Cross-section view of a prism is the equilateral triangle $\mathrm{ABC}$ in the figure. The minimum deviation is observed using this prism when the angle of incidence is equal to the prism angle.

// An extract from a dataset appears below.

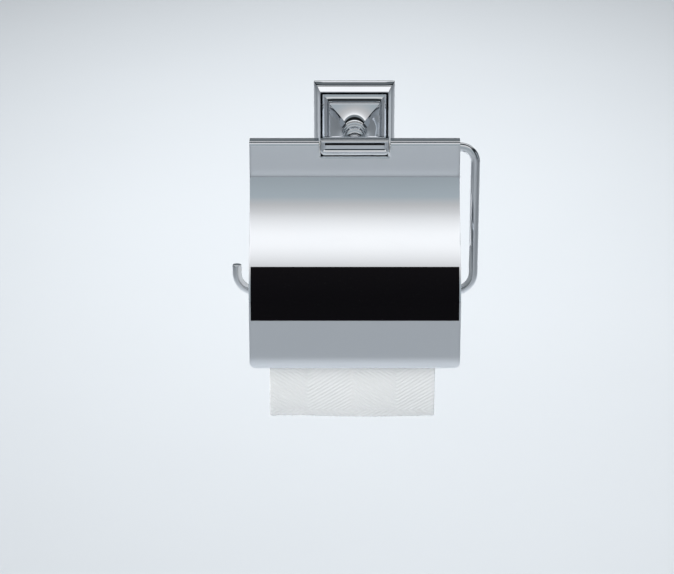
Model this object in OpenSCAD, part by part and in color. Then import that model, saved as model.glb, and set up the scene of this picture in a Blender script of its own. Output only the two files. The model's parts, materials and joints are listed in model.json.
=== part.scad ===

The time taken by light to travel from $\mathrm{P}$ (midpoint of $\mathrm{BC}$ ) to $\mathrm{A}$ is $\times 10^{-10} \mathrm{~s}$. (Given, speed of light in vacuum $=3 \times 10^{8} \mathrm{~m} / \mathrm{s}$ and

$\left.\cos 30^{\circ}=\frac{\sqrt{3}}{2}\right)$

Solution:

$\mathrm{i}=\mathrm{A}=60^{\circ}$

$\underline{\underline{\delta}}_{\min }=2 \mathrm{i}-\mathrm{A}$

$=2 \times 60^{\circ}-60^{\circ}=60^{\circ}$

$\mu=\frac{\sin ^{-1}\left(\frac{\delta_{\min }+\mathrm{A}}{2}\right)}{\sin ^{-1}\left(\frac{\mathrm{A}}{2}\right)}$

$=\sqrt{3}$

$\mathrm{V}_{\text {prism }}=\frac{3 \times 10^{8}}{\sqrt{3}}$

$\mathrm{AP}=10 \times 10^{-2} \times \frac{\sqrt{3}}{2}$

time $=\frac{5 \times 10^{-2}}{3 \times 10^{8}} \times \sqrt{3} \times \sqrt{3}$

$=5 \times 10^{-10} \mathrm{sec}$

$\mathrm{Ans}=5$